On Sep 22, 2006, at 15:00 , mark@mark.mielke.cc wrote:

On Fri, Sep 22, 2006 at 01:52:02PM -0400, Jim Nasby wrote:

I thought folks might be interested in this... note in particular the
comment about linux.

...

From: Greg 'groggy' Lehey <grog@FreeBSD.org>
Date: June 26, 2006 11:34:12 PM EDT
To: leo huang <leo.huang.list@gmail.com>
Cc: freebsd-performance@freebsd.org
Subject: Re: Is the fsync() fake on FreeBSD6.1?
...
My understanding from the last time I looked at the code was that
fsync does the right thing:

The fsync() system call causes all modified data and
attributes of fd to
be moved to a permanent storage device. This normally results
in all in-
core modified copies of buffers for the associated file to be
written to
a disk.

This is probably the same issue that the hackers encountered on
Darwin- namely fsync() flushes the kernel cache, but a further
function call was needed to flush the hard drive buffers. This meets
the standard's definition of fsync because the data is indeed moved
to the device, but it happens to just be the device's buffer instead
of non-volatile storage.

-M

#5Andrew - Supernews
andrew+nonews@supernews.com
In reply to: Jim Nasby (#1)
Re: Fwd: Is the fsync() fake on FreeBSD6.1?

On 2006-09-22, Jim Nasby <jim@nasby.net> wrote:

I thought folks might be interested in this... note in particular the
comment about linux.

I don't believe that either person in that discussion knows what they are
really talking about.

fsync() on FreeBSD does, as is required, force any modified data for the
file, plus any metadata, plus any modifications to any parent directories,
to the underlying disk device and waits for that device to report the
write as complete.

Whether the underlying device lies about the write completion is another
matter. All current SCSI disks have WCE enabled by default, which means
that they will lie about write completion if FUA was not set in the
request, which FreeBSD never sets. (It's not possible to get correct
results by having fsync() somehow selectively set FUA, because that would
leave previously-completed requests in the cache.)

WCE can be disabled on either a temporary or permanent basis by changing
the appropriate modepage.
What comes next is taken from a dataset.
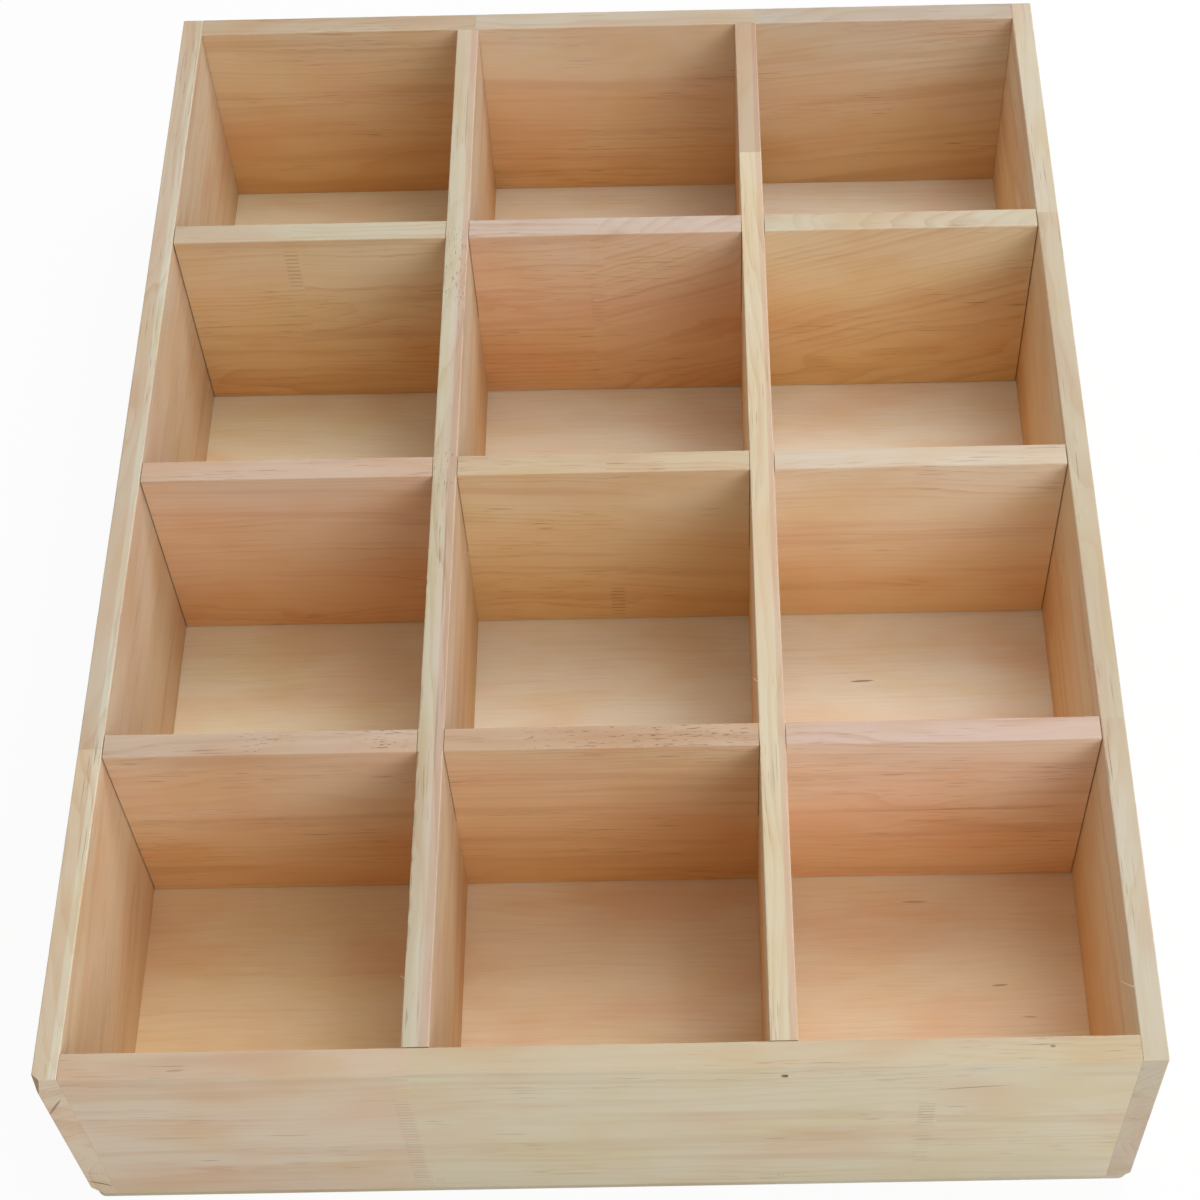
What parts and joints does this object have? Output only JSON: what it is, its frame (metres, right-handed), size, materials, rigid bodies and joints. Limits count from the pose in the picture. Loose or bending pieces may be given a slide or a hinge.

It's possible that Linux does this automatically,
or sets FUA on all writes, though that would surprise me considerably;
however I disclaim any knowledge of Linux internals.

On FreeBSD, this command will disable WCE permanently on a SCSI drive:

echo 'WCE: 0' | camcontrol modepage daXX -m 8 -P3 -e

(use -P0 to disable it only temporarily, or you can use just the second of
those commands alone to interactively edit the mode page)

--
Andrew, Supernews
http://www.supernews.com - individual and corporate NNTP services

#6Tom Lane
tgl@sss.pgh.pa.us
In reply to: Andrew - Supernews (#5)
Re: Fwd: Is the fsync() fake on FreeBSD6.1?

Andrew - Supernews <andrew+nonews@supernews.com> writes:

Whether the underlying device lies about the write completion is another
matter. All current SCSI disks have WCE enabled by default, which means
that they will lie about write completion if FUA was not set in the
request, which FreeBSD never sets.

Huh? The entire point of the SCSI command set is that it's not
necessary to lie about write completion for performance reasons, because
the architecture has always supported the concept of multiple requests
in-flight concurrently. Has the disk drive industry gotten a whole lot
stupider in the fifteen years since I last wrote a SCSI driver?

regards, tom lane

#7Andrew - Supernews
andrew+nonews@supernews.com
In reply to: Jim Nasby (#1)
Re: Fwd: Is the fsync() fake on FreeBSD6.1?

On 2006-09-23, Tom Lane <tgl@sss.pgh.pa.us> wrote:

Andrew - Supernews <andrew+nonews@supernews.com> writes:

Whether the underlying device lies about the write completion is another
matter. All current SCSI disks have WCE enabled by default, which means
that they will lie about write completion if FUA was not set in the
request, which FreeBSD never sets.

Huh? The entire point of the SCSI command set is that it's not
necessary to lie about write completion for performance reasons, because
the architecture has always supported the concept of multiple requests
in-flight concurrently.

I seem to recall we've had this conversation previously.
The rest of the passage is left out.